September 21, 2010 By: Dr Search- Principal Consultant at the Search Clinic Category: Uncategorized

Nine thousand public sector staff are earning more than Prime Minsiter with the majority- 6,500 working in the NHS.
6,500 NHS staff earn more than the Prime Minister An investigation by BBC1′s Panorama and the Bureau of Investigative Journalism suggested the numbers earning more than David Cameron’s £142,500-a-year are significantly higher than previously thought.

Based on the responses to more than 2,400 Freedom of Information requests to public bodies, they show that 38,000 were paid over £100,000 while 1,000 received over £200,000.

They include GPs, teachers, police chiefs, council officers and senior civil servants, as well as senior managers in the BBC itself.

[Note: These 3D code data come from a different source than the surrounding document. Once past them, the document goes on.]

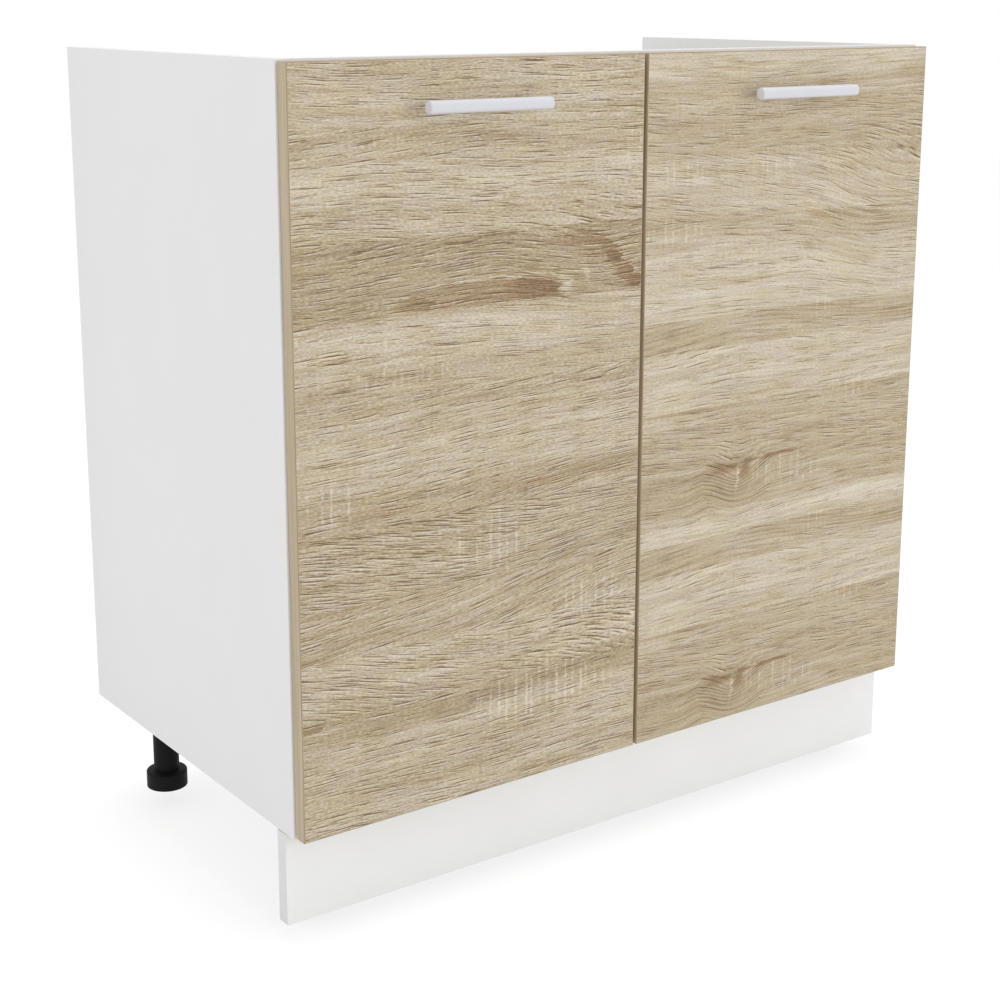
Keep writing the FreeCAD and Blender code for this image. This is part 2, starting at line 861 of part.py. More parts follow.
def make_handle(side):
    """A round bar on two posts, with rounded ends and a screw hole in each post."""
    middle = (half_width - handle_middle) * SIDES[side]
    bar_y = door_front - s.handle_reach + s.handle_radius
    body = new_body(f"handle_{side}", (middle, bar_y, handle_height))
    half_length = s.handle_length / 2
    bar = new_sketch(body, "YZ_Plane", -half_length)
    add_circle(bar, (nil, nil), s.handle_radius)
    pad(body, bar, s.handle_length)
    end_x = half_length.value

    def at_end(edge):
        box = edge.BoundBox
        return math.isclose(box.XMin, box.XMax) and math.isclose(abs(box.XMax), end_x)

    round_edges(body, s.handle_end_round, at_end)
    posts = new_sketch(body, "XZ_Plane", s.handle_radius - s.handle_reach)
    for sign in (-1, 1):
        add_circle(posts, (s.handle_post_spacing / 2 * sign, nil), s.handle_post_radius)
    pad(body, posts, s.handle_reach - s.handle_radius)
    holes = [(s.handle_post_spacing / 2 * sign, nil) for sign in (-1, 1)]
    thread = s.handle_screw_radius + s.screw_clearance
    drill(body, "XZ_Plane", s.handle_radius - s.handle_reach, holes, thread,
          s.handle_screw_grip + s.screw_clearance, True)
    screw = make_screw(
        s.handle_screw_radius.value,
        (s.door_thickness - s.handle_counterbore_depth + s.handle_screw_grip).value,
        (s.handle_screw_radius * SCREW_HEAD_SHARES["handle"]).value,
        s.screw_head_height.value,
    )
    reach = s.handle_post_spacing.value / 2
    seat = (door_back - s.handle_counterbore_depth).value
    group(
        f"handle_screws_{side}",
        screw,
        [
            facing((0, 1, 0), (middle.value + reach * sign, seat, handle_height.value))
            for sign in (-1, 1)
        ],
    )


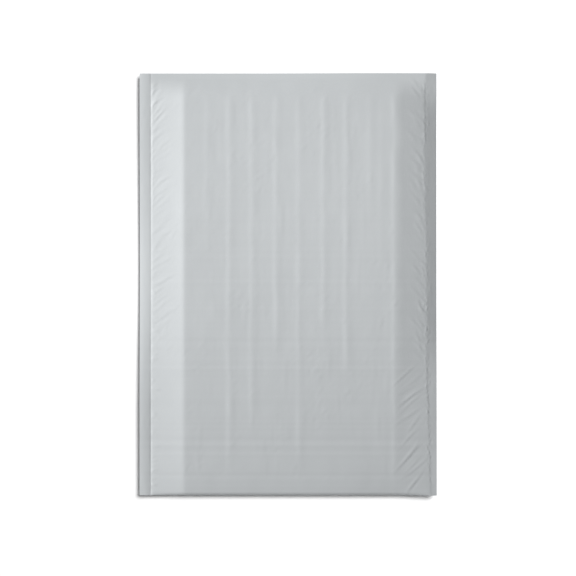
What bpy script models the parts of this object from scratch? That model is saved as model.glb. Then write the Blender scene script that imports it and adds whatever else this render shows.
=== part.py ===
"""A padded postal envelope: a folded web of poly film, welded at both sides, with a bubble film lining.

It lies on its back. +X runs across the width, +Y runs to the mouth and the folded flap, and +Z points up
through the address side. The origin is under the middle of the envelope, on the surface that it lies on.
All lengths are in metres.
"""

import math

import bmesh
import bpy

MM = 0.001

# Outline and film
WIDTH = 241.3 * MM
LENGTH = 342.9 * MM
FILM = 0.1 * MM
SEAM_WIDTH = 9.2 * MM
SEAM_THINNING = 0.6 * MM  # run over which the pocket's edge narrows to two welded films

# Padding: how it swells from the seams and the top strip to its full height
PAD_RISE = 4.55 * MM  # rise of each panel over the seams
POCKET_EDGE = 0.25 * MM  # half height of the pocket at its edges
SIDE_SLOPE = 25.0 * MM
TOP_SLOPE = 14.0 * MM
SHOULDER = 0.15  # rounding at the head of a slope, as a share of its run
TOP_STRIP = 4.5 * MM  # unpadded film under the top fold
BOTTOM_ROLL = 6.0 * MM  # run over which the bottom fold turns

# Flap, folded over the back
FLAP_LENGTH = 45.0 * MM
FLAP_FOLD_RADIUS = 0.7 * MM
MOUTH_SETBACK = 1.5 * MM  # the back panel's edge lies this far under the top fold
FLAP_RAMP = 10.0 * MM  # run over which the back panel lifts on to the flap
FLAP_RAMP_LEAD = 2.0 * MM  # that ramp ends this far before the flap's edge

# Lining
GAP = 0.2 * MM  # clearance between touching pieces
LINING_EDGE = 2.45 * MM  # the lining stops this far inside the seams and the top strip
LINING_SEAL = 5.0 * MM  # width of its own sealed sides
LINING_SLIT = 0.5 * MM  # the empty pocket between its two legs
LINING_FOLD = 12.0 * MM  # solid fold at the bottom, measured from the envelope's edge

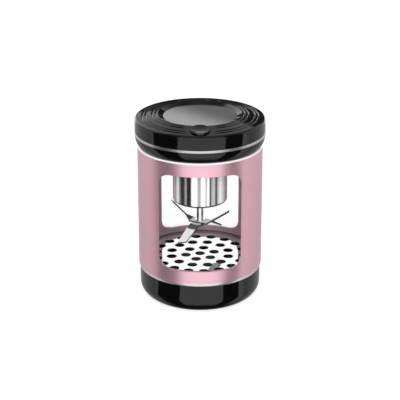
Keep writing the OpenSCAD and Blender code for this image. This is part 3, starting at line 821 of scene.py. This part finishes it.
@dataclass
class MotorHead:
    """The head's shells, the motor and the electronics inside."""

    edge: float = 0.18 * MM
    cap_edge: float = 0.16 * MM
    # Painted reflections on the cover: places round the axis from the front, and their brightness.
    painted_reflections: tuple[tuple[float, float], ...] = (
        (0.0, 0.97), (0.14, 0.97), (0.156, 0.25), (0.172, 0.97), (0.21, 0.97), (0.237, 0.24),
        (0.27, 0.015), (0.3, 0.04), (0.328, 0.3), (0.35, 0.013), (0.385, 0.01), (0.41, 0.8),
        (0.43, 0.97), (0.453, 0.97), (0.477, 0.34), (0.5, 0.27), (0.523, 0.97), (0.547, 0.97),
        (0.571, 0.34), (0.6, 0.95), (0.62, 0.013), (0.646, 0.4), (0.672, 0.45), (0.7, 0.05),
        (0.735, 0.6), (0.763, 0.97), (0.905, 0.6), (0.93, 0.97),
    )
    shells: tuple[str, ...] = ("head_chassis", "trim_ring")
    inside: tuple[str, ...] = (
        "head_seal", "cap_screws", "housing_screws", "motor_case", "motor_magnets", "motor_end_bell",
        "motor_terminals", "motor_brushes", "motor_bushings", "motor_dampers", "motor_screws",
        "shaft_seal", "circuit_board", "board_screws", "battery_cell", "battery_tape", "usb_socket",
        "switch_body", "board_chips", "motor_leads", "battery_leads",
    )

    def build(self, finisher: Finisher) -> None:
        """Dresses the shells, the motor's cover and what is inside."""
        for node in self.shells:
            soften_edges(finisher.dress(node), self.edge)
        soften_edges(finisher.dress("top_cap"), self.cap_edge)
        finisher.dress("badge_disc", BadgeFoil("smoked foil").make())
        cover = ReflectionPaintedCover("plate with painted reflections", self.painted_reflections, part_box("motor_housing")[0].z)
        soften_edges(finisher.dress("motor_housing", cover.make()), self.edge)
        for node in self.inside:
            finisher.dress(node)


@dataclass
class Button:
    """The push button and the switch plunger under it."""

    edge: float = 0.15 * MM

    def build(self, finisher: Finisher) -> None:
        """Dresses the button and its plunger."""
        soften_edges(finisher.dress("power_button"), self.edge)
        finisher.dress("switch_plunger")


@dataclass
class Rotor:
    """The motor's shaft and windings, and the blades that it spins."""

    edge: float = 0.08 * MM
    upper_turn: float = math.radians(-28)
    lower_turn: float = math.radians(54)
    # Where the lower blade's band of painted shade lies, as distances from the axis.
    lower_bend: tuple[float, float] = (4.8 * MM, 7.6 * MM)
    turning: tuple[str, ...] = (
        "motor_shaft", "armature_core", "armature_coils", "commutator", "blade_hub", "blade_screw",
    )

    def build(self, finisher: Finisher) -> None:
        """Dresses the blades and what turns them."""
        upper = StampedBlade("upper blade steel", self.upper_turn)
        lower = StampedBlade("lower blade steel", self.lower_turn, self.lower_bend)
        for node, finish in (("upper_blade", upper), ("lower_blade", lower)):
            soften_edges(finisher.dress(node, finish.make()), self.edge)
        for node in self.turning:
            finisher.dress(node)


@dataclass(frozen=True)
class Card:
    """One card of the surround, in degrees: its middle round from the front towards +X, half its
    width, its lowest and highest edge over the horizon, and its soft border; and how bright it is.
    """

    middle: float
    half: float
    low: float
    high: float
    level: float
    soft: float


@dataclass(frozen=True)
class Lamp:
    """A large soft lamp that shows in no reflection: its name, place, diameter and power in watts."""

    name: str
    place: tuple[float, float, float]
    size: float
    energy: float


@dataclass
class Studio:
    """The pale floor, the soft light and the camera."""

    lens: float = 118.3
    camera_at: tuple[float, float, float] = (0.0, -0.6253, 0.2928)
    pitch: float = math.radians(90 - 21.21)
    sensor: float = 36.0
    nearest: float = 0.01
    furthest: float = 60.0
    floor_size: float = 60.0
    floor_at: tuple[float, float, float] = (0.0, 1.0, 0.0)
    floor_grey: float = 0.8
    floor_rough: float = 0.9
    floor_glow: float = 0.55
    cards: tuple[Card, ...] = (
        Card(-64.0, 25.0, -90.0, 52.0, 0.02, 1.0),
        Card(62.5, 17.5, -90.0, 52.0, 0.02, 1.0),
        Card(180.0, 88.0, -60.0, -14.0, 0.5, 6.0),
        Card(0.0, 195.0, -110.0, -57.0, 0.03, 11.0),
        Card(180.0, 13.0, -8.0, 8.0, 0.03, 2.0),
        Card(-157.0, 10.0, -15.0, 9.0, 1.8, 1.0),
        Card(157.0, 10.0, -15.0, 7.0, 1.8, 1.0),
        Card(160.0, 9.0, 8.0, 20.0, 0.05, 1.0),
        Card(165.0, 11.0, 8.0, 27.0, 0.05, 0.8),
        Card(-170.0, 8.0, 3.0, 12.0, 0.05, 1.0),
        Card(180.0, 4.0, 20.5, 28.0, 1.12, 1.0),
        Card(-153.0, 13.0, 10.0, 50.0, 1.5, 3.0),
    )
    front: float = 1.0
    back: float = 0.72
    back_until: float = -0.6
    front_from: float = 0.2
    dimming: tuple[tuple[float, float], ...] = ((25.0, 1.0), (42.0, 0.55), (62.0, 0.22), (72.0, 0.5))
    lamp_target: tuple[float, float, float] = (0.0, 0.0, 0.05)
    overhead: Lamp = Lamp("overhead", (-0.25, -0.2, 1.1), 0.9, 2.0)
    fill: Lamp = Lamp("front fill", camera_at, 0.3, 4.3)

    def floor(self) -> None:
        """Lays the floor, which is left out of mirror reflections."""
        bpy.ops.mesh.primitive_plane_add(size=self.floor_size, location=self.floor_at)
        floor = bpy.context.object
        floor.name = "studio_floor"
        recipe = Recipe("pale floor")
        recipe.setting("Base Color", (self.floor_grey, self.floor_grey, self.floor_grey, 1.0))
        recipe.setting("Roughness", self.floor_rough)
        recipe.setting("Emission Color", (1.0, 1.0, 1.0, 1.0))
        recipe.setting("Emission Strength", self.floor_glow)
        floor.data.materials.append(recipe.material)
        floor.visible_glossy = False

    def sky(self) -> None:
        """Sets a pale surround, dimmest some 60 degrees up, with its dark and bright cards."""
        world = bpy.data.worlds.new("white surround")
        bpy.context.scene.world = world
        world.use_nodes = True
        tree = world.node_tree
        light = tree.nodes["Background"]

        def step(kind: str, *inputs: Any, **settings: Any) -> Socket:
            """Adds a node, feeds its inputs and returns its first output."""
            made = tree.nodes.new("ShaderNode" + kind)
            for key, value in settings.items():
                setattr(made, key, value)
            for socket, value in zip(made.inputs, inputs):
                if isinstance(value, bpy.types.NodeSocket):
                    tree.links.new(value, socket)
                else:
                    socket.default_value = value
            return made.outputs[0]

        def times(first: Socket | float, second: Socket | float) -> Socket:
            """Multiplies two numbers."""
            return step("Math", first, second, operation="MULTIPLY")

        degrees = 180.0 / math.pi
        way = tree.nodes.new("ShaderNodeTexCoord").outputs["Generated"]
        split = tree.nodes.new("ShaderNodeSeparateXYZ")
        tree.links.new(way, split.inputs[0])
        away = times(split.outputs[1], -1.0)
        turn = step("Math", split.outputs[0], away, operation="ARCTAN2")
        turn = times(turn, degrees)
        rise = step("Math", split.outputs[2], operation="ARCSINE")
        rise = times(rise, degrees)
        level = step("MapRange", away, self.back_until, self.front_from, self.back, self.front)
        for (start, high), (end, low) in zip(self.dimming, self.dimming[1:]):
            dimmed = step("MapRange", rise, start, end, 1.0, low / high)
            level = times(level, dimmed)
        for card in self.cards:
            off = step("Math", turn, card.middle, operation="SUBTRACT")
            off = step("Math", step("Math", off, 180.0, -180.0, operation="WRAP"), operation="ABSOLUTE")
            soft = card.soft
            beside = step("MapRange", off, card.half - soft, card.half + soft, 1.0, 0.0)
            above = step("MapRange", rise, card.low - soft, card.low + soft, 0.0, 1.0)
            below = step("MapRange", rise, card.high - soft, card.high + soft, 1.0, 0.0)
            share = times(times(beside, above), below)
            change = step("Math", card.level, level, operation="SUBTRACT")
            level = step("Math", level, times(share, change), operation="ADD")
        tree.links.new(level, light.inputs["Strength"])
        light.inputs["Color"].default_value = (1.0, 1.0, 1.0, 1.0)

    def light(self, lamp: Lamp) -> None:
        """Sets up a lamp that points at the grinder.

        Args:
            lamp: The lamp to set up.
        """
        data = bpy.data.lights.new(lamp.name, "AREA")
        data.shape = "DISK"
        data.size = lamp.size
        data.energy = lamp.energy
        holder = bpy.data.objects.new(lamp.name, data)
        holder.location = lamp.place
        towards = Vector(self.lamp_target) - holder.location
        holder.rotation_euler = towards.to_track_quat("-Z", "Y").to_euler()
        holder.visible_glossy = False
        bpy.context.scene.collection.objects.link(holder)

    def camera(self) -> None:
        """Sets the camera, with no depth of field and no shift."""
        data = bpy.data.cameras.new("camera")
        data.lens = self.lens
        data.sensor_width = self.sensor
        data.dof.use_dof = False
        data.clip_start, data.clip_end = self.nearest, self.furthest
        holder = bpy.data.objects.new("camera", data)
        holder.location = self.camera_at
        holder.rotation_euler = (self.pitch, 0.0, 0.0)
        bpy.context.scene.collection.objects.link(holder)
        bpy.context.scene.camera = holder

    def build(self) -> None:
        """Builds the studio."""
        self.camera()
        self.floor()
        self.sky()
        self.light(self.overhead)
        self.light(self.fill)
        bpy.context.scene.view_settings.view_transform = "Standard"
        log.info("studio is set")


def main() -> None:
    """Builds the studio and every sub-assembly."""
    Studio().build()
    finisher = Finisher()
    for part in (BaseCup(), Chamber(), MotorHead(), Button(), Rotor()):
        part.build(finisher)
        log.info("%s is dressed", type(part).__name__)


if __name__ == "__main__":
    main()
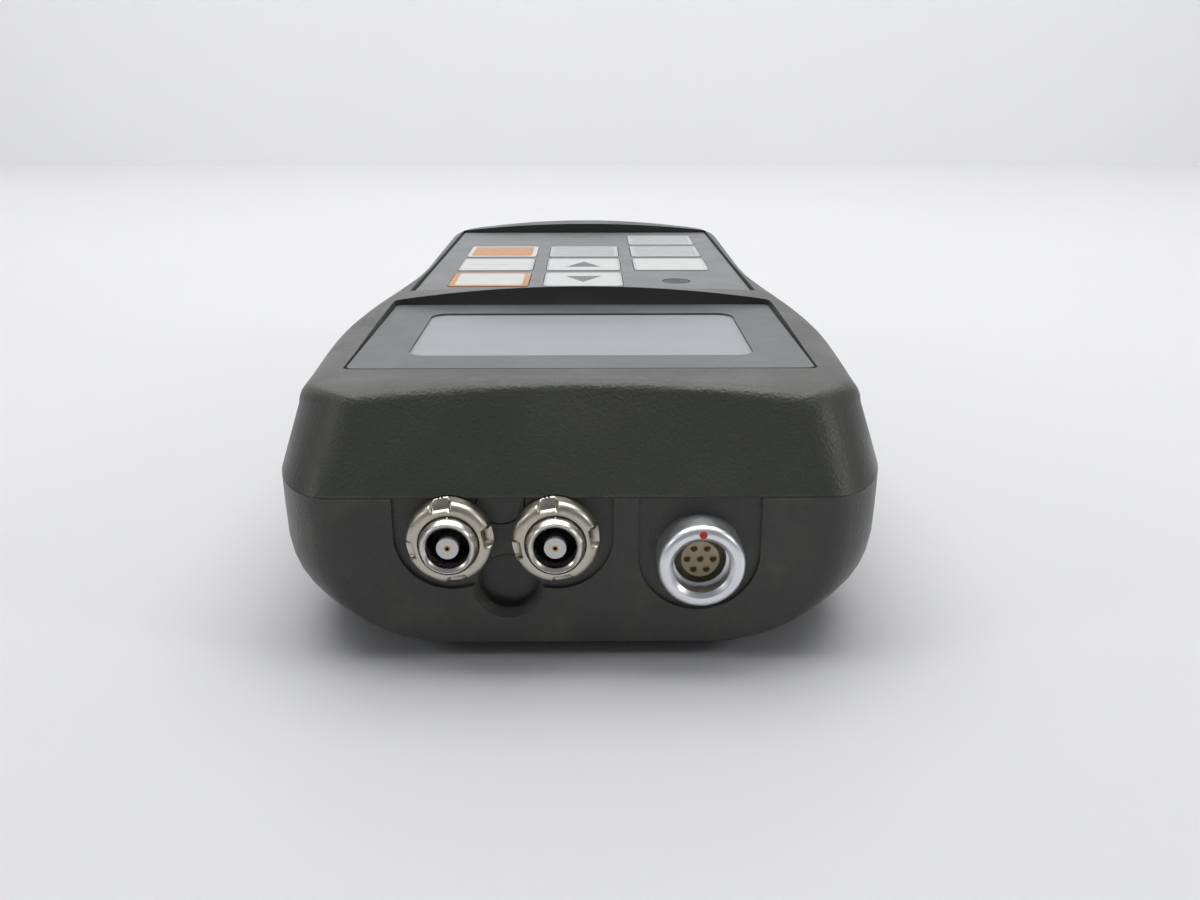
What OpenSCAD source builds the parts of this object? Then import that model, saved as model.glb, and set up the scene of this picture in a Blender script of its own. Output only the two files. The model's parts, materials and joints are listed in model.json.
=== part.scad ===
// Hand-held ultrasonic thickness gauge, lying on its back with its display up.
// Units are millimetres. The origin is at the middle of the footprint, on the table.
// +Z is up, the connector end faces -Y, and +X is to the right seen from that end.

/* [Case] */
// Length of the case without its connectors
case_l = 146; // [142:1:152]
// Width of the case where it is widest
case_w = 76; // [74:0.5:80]
// Width of the case just behind its connector end
front_w = 73.4; // [72:0.2:75]
// Width of the case at the keypad end
rear_w = 66.4; // [66:0.2:70]
// Height of the case at the ridge between the two panels
case_h = 34; // [33.4:0.1:35]
// Height of the parting line between the shells
parting_z = 20.7; // [20.5:0.05:21]
// Wall of both shells
wall = 2; // [1.8:0.1:2.2]
// Length of a rounded corner at the connector end, along the case
corner_d = 15; // [13:0.5:17]
// Width of a rounded corner at the connector end, across the case
corner_w = 8.4; // [7.6:0.2:10]
// Length of a rounded corner at the keypad end, along the case
rear_corner_d = 11; // [9.5:0.5:12]
// Width of a rounded corner at the keypad end, across the case
rear_corner_w = 8; // [7:0.5:9]
// Distance from the connector end at which the case starts to narrow
waist_from = 36.5; // [34:0.5:40]
// Distance from the connector end at which the case has its rear width
waist_to = 94; // [90:1:98]
// Lean of each side wall, from the parting line up to the shoulder
lean = 2.4; // [1.8:0.1:2.6]
// Lean of the connector end, from the parting line up to the panels
front_lean = 6.2; // [5:0.2:7]
// Radius of the shoulder between side and top
shoulder_r = 3.4; // [3:0.1:3.8]
// Radius of the shoulder at the connector end
near_shoulder_r = 1.5; // [1.2:0.1:2]
// Radius of the top edge at both ends
edge_r = 1; // [0.8:0.1:1.4]
// Height of the bottom edge above the table at both ends
end_lift = 2.3; // [1.9:0.1:2.7]
// Length over which the bottom curves up to its ends
lift_d = 14; // [12:0.5:16]
// Height at which the lower shell reaches its full width
flank_z = 17.6; // [17:0.1:18.4]

/* [Panels] */
// Height of both flat panels above the table
panel_z = 31.1; // [31:0.05:31.3]
// Thickness of the case floor under the panels
panel_floor = 1.5; // [1.3:0.05:1.6]
// Width of the display panel
display_w = 60; // [59:0.25:60.5]
// Distance of the display panel from the connector end
display_at = 17.6; // [17:0.2:18.6]
// Length of the display panel
display_l = 39.7; // [39:0.1:40.5]
// Width of the keypad panel next to the display
keypad_w = 58; // [57:0.25:58.5]
// Width of the keypad panel at its far end
keypad_rear_w = 56; // [55.5:0.25:56.5]
// Distance of the keypad panel from the connector end
keypad_at = 65.4; // [64.6:0.2:66]
// Length of the keypad panel
keypad_l = 73.4; // [73:0.1:74]
// Gap between a panel and its recess
panel_gap = 0.35; // [0.25:0.05:0.45]

/* [Display] */
// Width of the clear window area
lcd_view_w = 46; // [44:0.5:47]
// Length of the clear window area
lcd_view_l = 26; // [24:0.5:27]
// Thickness of the liquid crystal glass
lcd_glass_t = 2.2; // [2:0.05:2.4]
// Margin of the glass around the clear area
lcd_margin = 3; // [2.6:0.1:3.4]

/* [Keys] */
// Width of a key
key_w = 14; // [13:0.25:14.5]
// Length of a key
key_l = 13.2; // [12.5:0.1:13.8]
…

Cabinet Office minister Francis Maude insisted that it should not be necessary to offer “stupendous amounts” of money in the public sector.

“You can square the circle of having really good people not on telephone number salaries and massive built-in bonuses,” he told the programme.

“That public service ethos is very important. People will come and work in a public sector for salaries that aren’t competitive in a private sector sense.”

The NHS was the sector found to have the the highest number of staff earning over £100,000 – 26,000 – with almost 6,500 paid more than the Prime Minister.

Those with salaries topping the PM’s included 1,465 GPs – 10 of whom received more than £300,000. The highest earner was an unnamed GP working for the Hillingdon Primary Care Trust with pay of £475,500.

The programme also highlights salaries in the BBC where 97 managers earn more than £160,000, 160 get more than £130,000 and 331 are on over £100,000.

The Civil Service has 241 senior officials receiving as much or more than Mr Cameron, with 26 in the Ministry of Defence, 22 each in the Department for Business and the Cabinet Office, 18 in the Department of Health, and 13 in the Foreign Office.

The overall figures compiled by the programme did not include publicly-owned corporations which operate on a commercial basis – some of which have very highly paid bosses.